On this page of his online book (see the section entitled "Flood Phase"), Dr. Brown explains how the earth's vast salt layers were formed during events surrounding the global flood:
Thus, salt domes join a long list of evidence which is difficult if not impossible to explain under the conventional geological paradigm, but which is satisfactorily explained by the hydroplate theory. Other examples are linked in this previous post, although there are dozens more discussed in other previous posts and literally hundreds of others examined in Dr. Brown's books.
A proper understanding of earth's geology is not only important for finding hydrocarbons (in fact, it is quite possible to find hydrocarbons while operating under flawed geological theories -- salt domes were known to be important for locating oil as far back as the 1800s, prior to the advent of Wegener's theory of continental drift). It is also extremely important for the proper understanding of earthquakes (and the possibility of providing better early warning than we have today).
Also, Dr. Brown's theory of a catastrophic flood throws light on many mysteries of mankind's ancient past, as discussed in the Mathisen Corollary book (and elsewhere on this blog). It is truly worthy of greater consideration.
They displace the layers of strata and create pockets alongside and above the salt plume which often contain oil and natural gas: thus, salt domes are very well known in the oil and gas industry and have great value when they are located. Here is a link to a diagram of a salt dome at Fausse Point, Louisiana where a petroleum exploration and production company (Golden Gate Petroleum from Australia) has identified an extensive "play" in the displaced strata adjacent to a large salt dome. Here is a link to a diagram on the webpage of King Saud University illustrating salt domes and their importance in oil and gas exploration.
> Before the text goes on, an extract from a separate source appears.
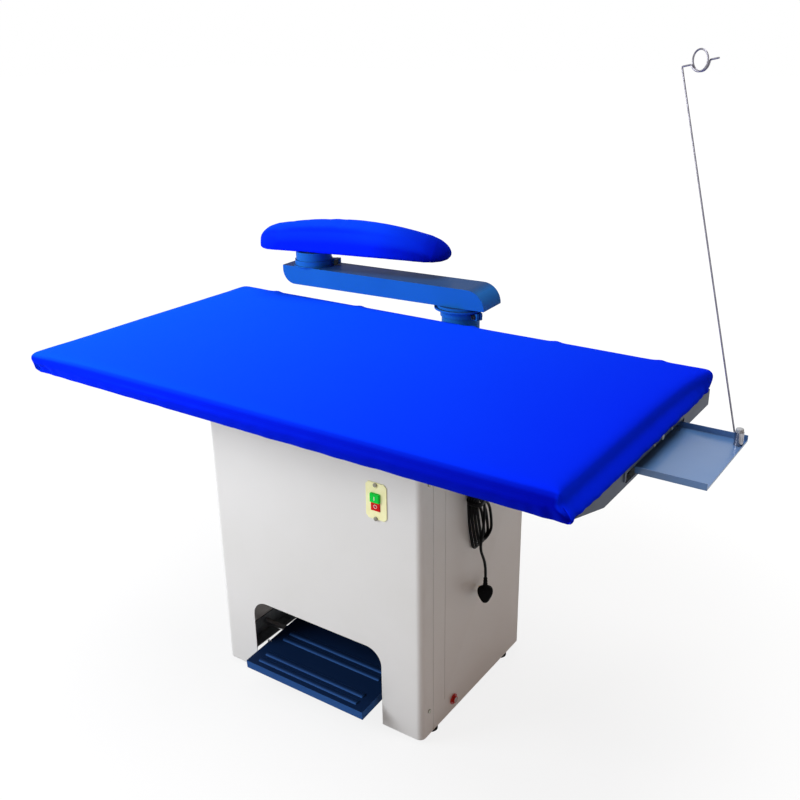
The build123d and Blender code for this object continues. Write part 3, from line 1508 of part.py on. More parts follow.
makers = {
    "board_cover": make_board_cover,
    "foam_pad": make_foam_pad,
    "perforated_deck": make_perforated_deck,
    "deck_bolts": make_deck_bolts,
    "suction_tub": make_suction_tub,
    "tray_bay": make_tray_bay,
    "slot_bolts": make_slot_bolts,
    "iron_tray": make_iron_tray,
    "sleeve_pin": make_sleeve_pin,
    "rod_sleeve": make_rod_sleeve,
    "sleeve_knob": make_sleeve_knob,
    "balance_rod": make_balance_rod,
    "front_panel": make_front_panel,
    "left_side_panel": make_left_side_panel,
    "right_side_panel": make_right_side_panel,
    "rear_panel": make_rear_panel,
    "base_frame": make_base_frame,
    "top_frame": make_top_frame,
    "rubber_feet": make_rubber_feet,
    "panel_screws": make_panel_screws,
    "pedal_plate": make_pedal_plate,
    "pedal_bushes": make_pedal_bushes,
    "pedal_axle": make_pedal_axle,
    "pivot_caps": make_pivot_caps,
    "pedal_spring": make_pedal_spring,
    "pull_rod": make_pull_rod,
    "suction_duct": make_suction_duct,
    "branch_duct": make_branch_duct,
    "damper_flap": make_damper_flap,
    "damper_spindle": make_damper_spindle,
    "fan_housing": make_fan_housing,
    "impeller": make_impeller,
    "motor_body": make_motor_body,
    "motor_shaft": make_motor_shaft,
    "fan_shelf": make_fan_shelf,
    "post_pipe": make_post_pipe,
    "post_clamp": make_post_clamp,
    "post_bracket": make_post_bracket,
    "steel_bolts": make_steel_bolts,
    "arm_body": make_arm_body,
    "arm_collar": make_arm_collar,
    "neck_socket": make_neck_socket,
    "neck_bolts": make_neck_bolts,
    "neck_pipe": make_neck_pipe,
    "buck_base": make_buck_base,
    "buck_pad": make_buck_pad,
    "buck_cover": make_buck_cover,
    "buck_bolts": make_buck_bolts,
    "switch_plate": make_switch_plate,
    "switch_body": make_switch_body,
    "green_button": make_green_button,
    "red_button": make_red_button,
    "cord_inlet": make_cord_inlet,
    "cord_hook": make_cord_hook,
    "plug": make_plug,
    "plug_pins": make_plug_pins,
}

for node, make in makers.items():
    export_step(make(), f"parts/{node}.step")

export_step(cord_tube("cord_drop", drop_route()), "parts/cord_drop.step")
export_step(make_cord_hank(), "parts/cord_hank.step")
export_step(cord_tube("cord_tail", tail_route()), "parts/cord_tail.step")
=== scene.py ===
# %% [markdown]
# Vacuum ironing table: the looks
#
# The table is a padded suction board on a painted steel cabinet, with a foot pedal, a swivelling
# sleeve buck, a sliding iron tray, a wire that carries the iron's lead, and a coiled mains cord.
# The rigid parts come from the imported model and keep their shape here. This file adds what a plain
# solid can't show: stretched cloth, flexible cord, a moulded plug, the marks on the buttons and
# every surface finish. Everything is in metres, with +Z up and the floor at zero.

import json
import math

import bmesh
import bpy
from mathutils import Matrix, Vector, noise

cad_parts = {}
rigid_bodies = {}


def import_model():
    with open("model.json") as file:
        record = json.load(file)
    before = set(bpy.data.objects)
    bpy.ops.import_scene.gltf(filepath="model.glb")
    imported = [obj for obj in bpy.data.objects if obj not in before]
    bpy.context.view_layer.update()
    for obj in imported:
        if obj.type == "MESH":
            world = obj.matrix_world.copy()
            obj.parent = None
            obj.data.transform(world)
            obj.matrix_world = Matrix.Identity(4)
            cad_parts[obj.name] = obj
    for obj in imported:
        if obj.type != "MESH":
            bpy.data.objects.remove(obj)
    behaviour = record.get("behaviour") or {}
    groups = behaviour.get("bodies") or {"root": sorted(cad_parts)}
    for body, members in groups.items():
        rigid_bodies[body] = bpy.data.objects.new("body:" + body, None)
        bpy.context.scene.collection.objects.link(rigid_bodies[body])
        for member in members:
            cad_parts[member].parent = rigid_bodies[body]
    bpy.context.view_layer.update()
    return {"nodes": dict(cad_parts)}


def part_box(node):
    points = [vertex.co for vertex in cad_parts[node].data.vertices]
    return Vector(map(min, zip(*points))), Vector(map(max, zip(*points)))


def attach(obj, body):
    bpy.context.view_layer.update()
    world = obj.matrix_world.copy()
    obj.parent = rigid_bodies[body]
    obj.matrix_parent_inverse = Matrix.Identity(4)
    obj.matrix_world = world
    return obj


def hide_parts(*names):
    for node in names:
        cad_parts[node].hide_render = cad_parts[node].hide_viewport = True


for old in list(bpy.data.objects):
    bpy.data.objects.remove(old)
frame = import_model()
solids = frame["nodes"]

# %% [markdown]
# The camera
#
# The picture was taken from the right of the table's front, a little above it. A camera needs a
# place, a direction and a lens. The direction is written as the axis that points back from the
# picture; the other two axes follow from it, and a roll of about half a degree tilts it as in the
# photo. Each new object is made and then linked to the scene, so one function does both.

# %% Camera
CAMERA_PLACE = (1.326, -1.7858, 1.629)
LENS_MM = 42.87
LENS_SHIFT = (-0.007, 0.0139)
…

In addition to being important for onshore oil and gas exploration, salt domes are found in great abundance in the Gulf of Mexico and in the Mediterranean, where the layers that they are pushing through are now underneath seawater. Many offshore oil plays in the gulf are found next to salt domes.
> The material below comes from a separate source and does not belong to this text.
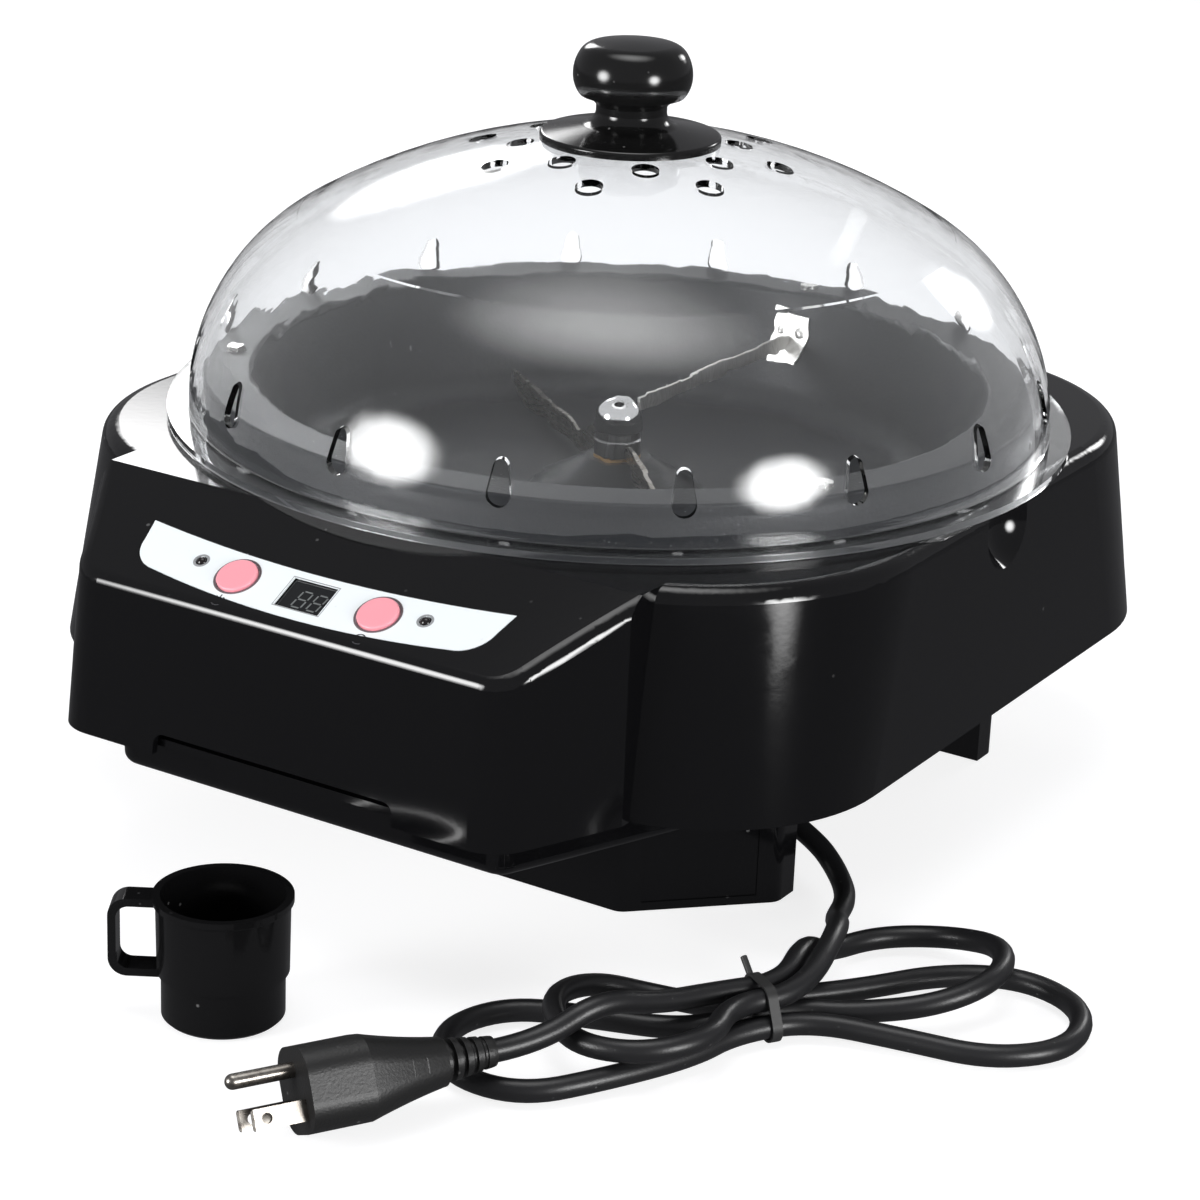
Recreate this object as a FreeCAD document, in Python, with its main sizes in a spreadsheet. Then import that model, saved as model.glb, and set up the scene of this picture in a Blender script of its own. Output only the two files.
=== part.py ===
import FreeCAD, Part
import math
import os
import Sketcher

# Countertop coffee bean roaster: a moulded housing with a control box, a raised non-stick
# pan with a turning agitator, a lift-off clear lid, a tied mains lead and a measuring cup.
# Millimetres, +Z up, front (control panel) towards -Y, origin under the agitator's shaft
# on the surface that the roaster stands on.

os.makedirs("parts", exist_ok=True)
doc = FreeCAD.newDocument("CoffeeRoaster")
sheet = doc.addObject("Spreadsheet::Sheet", "Sizes")
sheet.Label = "Sizes"
V = FreeCAD.Vector
UP = V(0, 0, 1)


class Size:
    """A number from the sheet together with the expression that gives it."""

    def __init__(self, text, number):
        self.text = text
        self.number = float(number)

    def join(self, sign, other, number):
        return Size("(%s %s %s)" % (self.text, sign, as_size(other).text), number)

    def __add__(self, other):
        return self.join("+", other, self.number + float(other))

    def __sub__(self, other):
        return self.join("-", other, self.number - float(other))

    def __mul__(self, other):
        return self.join("*", other, self.number * float(other))

    def __truediv__(self, other):
        return self.join("/", other, self.number / float(other))

    def __radd__(self, other):
        return as_size(other) + self

    def __rsub__(self, other):
        return as_size(other) - self

    def __rmul__(self, other):
        return as_size(other) * self

    def __neg__(self):
        return as_size(0) - self

    def __float__(self):
        return self.number


def as_size(value):
    return value if isinstance(value, Size) else Size("%.6g" % value, value)


row_count = 0


def size(alias, value, note):
    """One driving dimension: its note, value and alias in a row of the sheet."""
    global row_count
    row_count += 1
    sheet.set("A%d" % row_count, note)
    sheet.set("B%d" % row_count, "%g" % value)
    sheet.setAlias("B%d" % row_count, alias)
    return Size("Sizes.%s" % alias, value)


# Housing
shell_half = size("shell_half", 159, "half width of the housing at its lower edge")
shell_round = size("shell_round", 66, "corner radius of the housing at its lower edge")
shell_top_half = size("shell_top_half", 156, "half width of the housing at its top")
shell_top_round = size("shell_top_round", 88, "corner radius of the housing at its top")
shell_low = size("shell_low", 53.5, "height of the housing's lower edge")
shell_top = size("shell_top", 130, "height of the housing's top face")
shell_wall = size("shell_wall", 2.6, "housing wall")
shell_edge = size("shell_edge", 6, "round of the housing's top edge")
well_radius = size("well_radius", 133, "opening in the housing that the pan drops into")
clearance = size("clearance", 0.3, "gap between pieces that are not fixed to each other")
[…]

How can we explain the origin of salt domes? Conventional geology argues that ancient seas must have evaporated (in some cases, evaporating and re-filling many times) in order to produce massive salt deposits. Later, over millions of additional years, layers of strata were laid down over the salt layers. Sometimes, the trapped salt pushed its way up through the strata to create salt domes.
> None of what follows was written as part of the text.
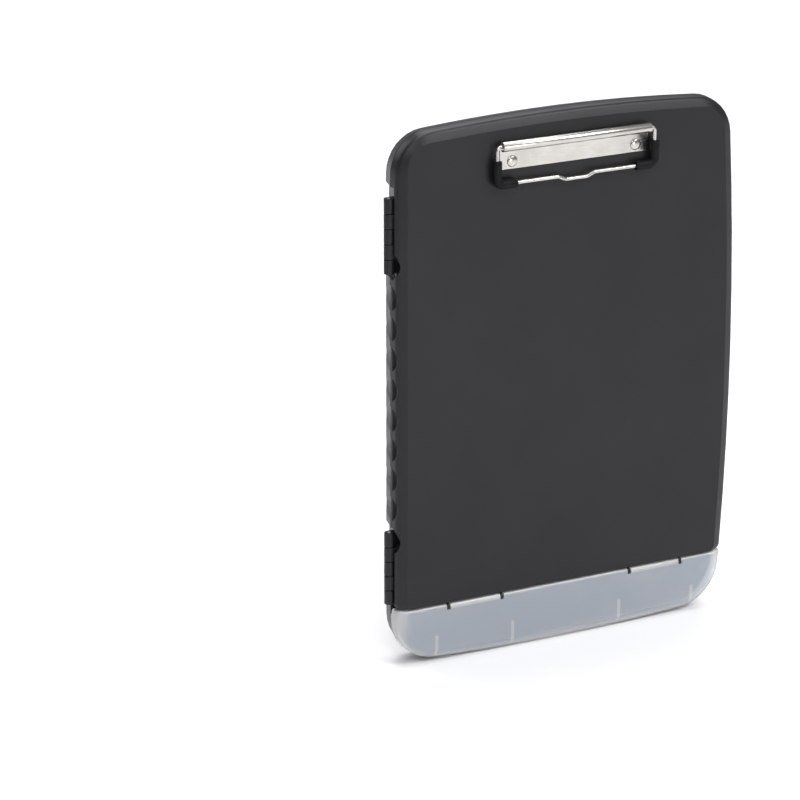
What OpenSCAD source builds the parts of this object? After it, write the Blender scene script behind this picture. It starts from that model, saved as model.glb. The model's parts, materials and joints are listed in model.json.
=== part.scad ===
// Storage clipboard box: a shallow hinged box that stands on its lower edge.
// X is the width, Y the depth (front at -Y), Z the height. The lid hinges on the
// left side, the pen compartment lies along the bottom behind its own cover.

/* [Body] */
// Width of the moulded body without the hinges, at its middle
body_w = 253.2; // [220:0.2:300]
// Height of the closed box
body_h = 365; // [320:1:420]
// Depth of the base tray
base_d = 16; // [14:0.5:30]
// Depth of the lid and of the pen cover
lid_d = 10.5; // [9:0.5:20]
// Wall thickness of the mouldings
wall = 2.2; // [1.6:0.1:2.6]
// Radius of the upper corners
top_r = 27; // [18:1:40]
// Radius of the lower corners
low_r = 30; // [20:1:36]
// Rise of the bowed top edge
top_bow = 3.5; // [2:0.5:14]
// Drop of the bowed bottom edge
low_bow = 3; // [1:0.5:6]
// Fall of the bowed free side towards its two ends
side_bow = 7.5; // [2:0.5:10]
// Inward draft of the tray's side walls
side_draft = 3; // [0:0.5:6]
// Inward draft of the tray's top wall
top_draft = 2.5; // [0:0.5:4]
// Rounding of the tray's back edge
back_r = 5; // [1:0.5:6]
// Width of the sloped border round the writing board
border_w = 7; // [5:0.5:14]
// Fall of the sloped border
border_fall = 2; // [1:0.25:3]
// Gap between the closed halves
part_gap = 0.4; // [0.3:0.05:0.8]

/* [Finger waves] */
// Distance from one wave to the next
wave_pitch = 20.4; // [16:0.2:21]
// Depth of a wave at the parting line
wave_depth = 2.6; // [1:0.1:3]
// Radius of a wave groove
wave_r = 15; // [10:0.5:20]
// Waves on each side of the side latch
side_waves = 4; // [1:1:4]

/* [Lid hinges] */
// Distance of the lower hinge above the lid's lower edge
hinge_rise = 2.9; // [2.6:0.1:12]
// Distance of the upper hinge below the top of the box
hinge_drop = 45.5; // [44:0.5:60]
// Length of one hinge
hinge_len = 50; // [45:1:60]
// Knuckles in one hinge
hinge_knuckles = 5; // [3:2:7]
// Radius of a knuckle
knuckle_r = 3.4; // [3:0.1:4.5]
// Distance of the hinge axis outside the wall
hinge_out = 1; // [0.8:0.1:2]
// Radius of the hinge pins
hinge_pin_r = 1.25; // [1:0.05:1.6]
// Width of the boss that carries a hinge
hinge_boss_w = 8; // [7:0.5:10]
// Clear strip of the hinge recess on the side of the waves
hinge_recess_in = 3; // [2:0.5:6]
// Clear strip of the hinge recess above the upper hinge
hinge_recess_up = 7; // [2:0.5:10]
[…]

There are some problems with this explanation, the chief among them being the amount of ancient evaporation and refilling that would be required to create the "mother layer" far below the enormous plumes. As Dr. Walt Brown, originator of the hydroplate theory points out, the "mother salt layer" beneath the Gulf of Mexico is about 100,000 square miles in area and 1,000 feet thick, and is located at depths of 20,000 feet.
To produce that much salt, a hypothetical ancient sea must have evaporated and re-filled dozens of times, as would the hypothetical ancient sea proposed to explain the mother salt layer found beneath the Mediterranean (which also exhibits salt domes). Dr. Brown asks of such explanations, even if we grant this speculative multiple evaporation of an ancient sea, "why didn’t each refilling of the Mediterranean basin redissolve the salt residue left from prior evaporations, allowing currents to remove the basin’s salt?" (see this page in his online book where Dr. Brown discusses salt domes about halfway down the page).
He also points out on this page that salt domes and their deep mother salt layers do not contain organic remains, which is another powerful argument against the conventional explanation (see point number eight).
The hydroplate theory, however, has a very straightforward explanation for these geological features. Prior to the catastrophic flood, salt water trapped beneath the earth's crust was under tremendous pressure, and became super-critical. Super-critical water can hold much greater amounts of dissolved chemicals, including salt, than water under normal conditions. However, at a certain temperature point, this salt will precipitate out.
On this page of his online book (see the section entitled "Flood Phase"), Dr. Brown explains how the earth's vast salt layers were formed during events surrounding the global flood:
As explained on page 120, salt had precipitated out of the supercritical subterranean water before the flood began, covering the chamber floor with solid, but mushy, salt. Escaping water swept much of it out of the chambers. When sediments falling through the flood waters blanketed the pasty, relatively low-density salt, an unstable arrangement arose, much like having a layer of light oil beneath a denser layer of water. A slight jiggle will cause the lighter layer below to flow up as a plume through the denser layer above. In the case of salt, that plume is called a salt dome. Deep salt layers—some 20,000 feet below sea level23—are resting on what was the much deeper chamber floor. Wherever the chamber roof was removed, the floor below rose. Two such places are now the Gulf of Mexico and the Mediterranean Sea.We have previously seen evidence that the strata found around the world were laid down rapidly during the flood, rather than over the course of millions of years as proposed by conventional uniformitarian geology.
Thus, salt domes join a long list of evidence which is difficult if not impossible to explain under the conventional geological paradigm, but which is satisfactorily explained by the hydroplate theory. Other examples are linked in this previous post, although there are dozens more discussed in other previous posts and literally hundreds of others examined in Dr. Brown's books.
A proper understanding of earth's geology is not only important for finding hydrocarbons (in fact, it is quite possible to find hydrocarbons while operating under flawed geological theories -- salt domes were known to be important for locating oil as far back as the 1800s, prior to the advent of Wegener's theory of continental drift). It is also extremely important for the proper understanding of earthquakes (and the possibility of providing better early warning than we have today).
Also, Dr. Brown's theory of a catastrophic flood throws light on many mysteries of mankind's ancient past, as discussed in the Mathisen Corollary book (and elsewhere on this blog). It is truly worthy of greater consideration.